Yes, it’s a road trip reconciliation story with familiar beats. But for anyone who has ever felt the weight of undeveloped film, who understands what it means to have irreplaceable images trapped in an obsolete format, the film’s central quest carries real emotional stakes. The Kodachrome is a MacGuffin, but it’s one that photographers genuinely understand.
The Secret Life of Walter Mitty (2013) | 52% / 71%
Critics were lukewarm, but photographers embraced Ben Stiller’s visually gorgeous film about a daydreaming negative assets manager at Life magazine who embarks on a real adventure to find a missing negative. Sean Penn plays a legendary photojournalist who sent the image meant for Life’s final cover, and Stiller’s Walter must track him across the globe.
The film treats the lost negative as a holy grail, and for once, the reverence feels earned. There are beautiful meditations on why some photographers choose not to take certain pictures, and the final reveal of what’s on the negative lands with genuine emotion. It’s also simply one of the most visually stunning films about the act of seeing.
The Killing Fields (1984) | 91% / 91%
Roland Joffé’s harrowing film tells the true story of New York Times journalist Sydney Schanberg and his Cambodian colleague Dith Pran, who were separated when the Khmer Rouge took over Cambodia in 1975. Haing S. Ngor, himself a survivor of the Khmer Rouge, won an Oscar for his portrayal of Pran.

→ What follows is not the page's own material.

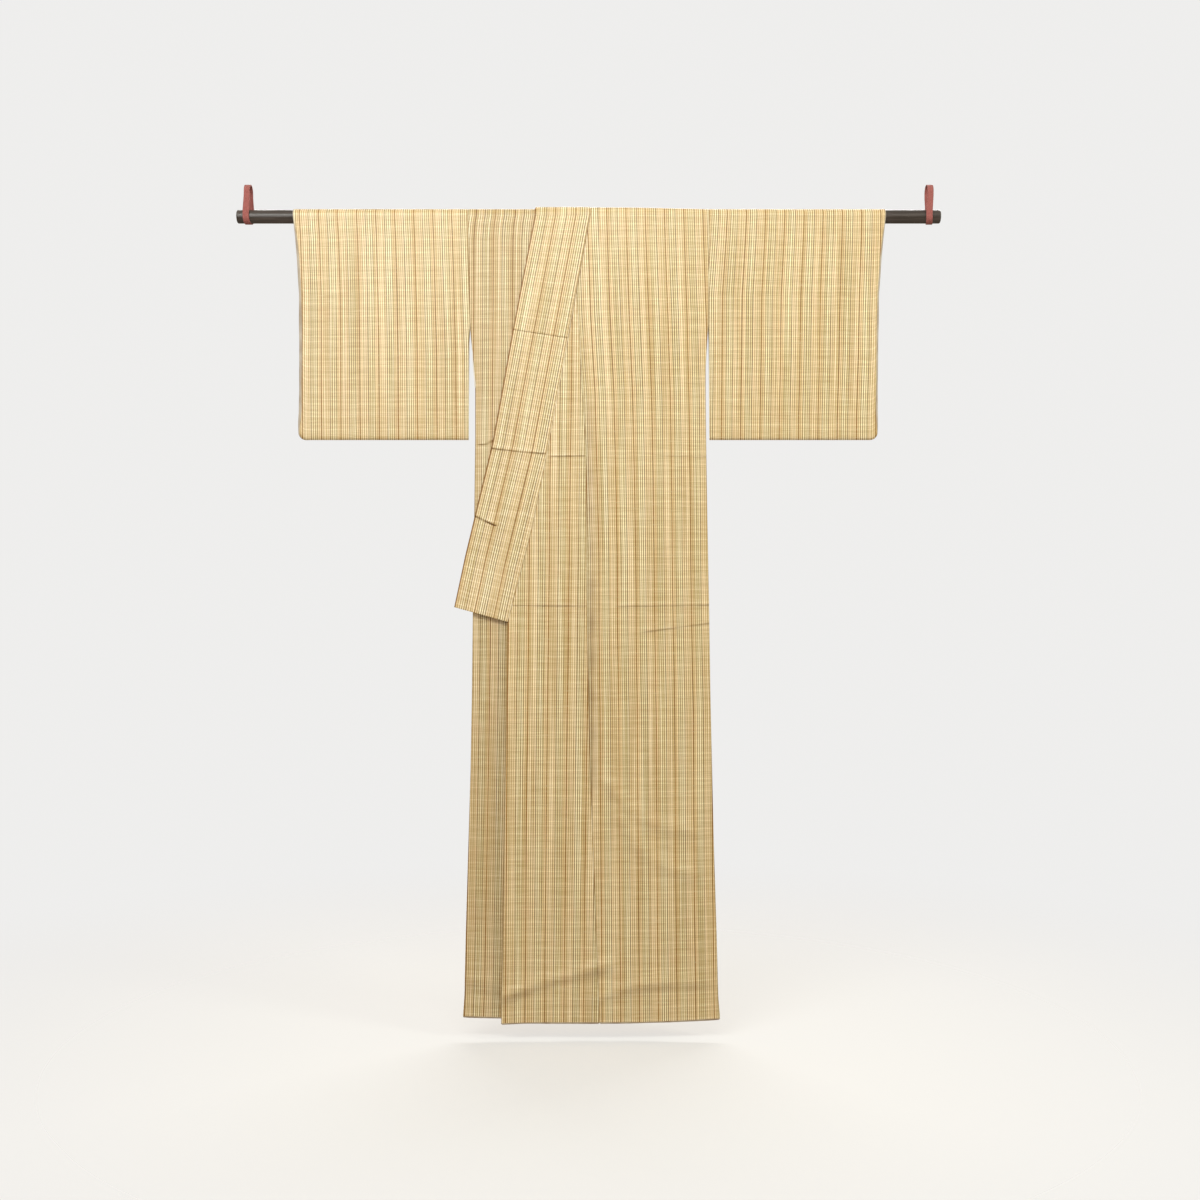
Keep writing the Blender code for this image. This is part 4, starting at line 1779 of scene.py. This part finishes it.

The film examines the complicated ethics of Western journalists in war zones, the relationships they form with local fixers and translators, and the guilt of those who can leave when their colleagues cannot. When the Khmer Rouge take over, Pran must leave his camera equipment behind, and his education and association with Westerners become liabilities that mark him for suspicion.
Everlasting Moments (2008) | 90% / 84%
Jan Troell’s luminous Swedish film follows Maria Larsson, a working-class woman in early 20th century Sweden who won a camera in a lottery years earlier. When hard times force her to try selling it, a kind photographer at the local shop encourages her to use it instead, and she slowly discovers a talent and passion that transforms her difficult life. The film is based on a true story, and Troell shot it on 16mm with subdued colors and grain to echo the look of early photography.
Maria’s journey is quiet and unsentimental. Her abusive husband, her many children, and the demands of poverty leave little room for art. But her trips to the camera shop become moments of possibility. The film understands that for many people, especially women of that era, a camera wasn’t just a tool. It was a window into a larger self.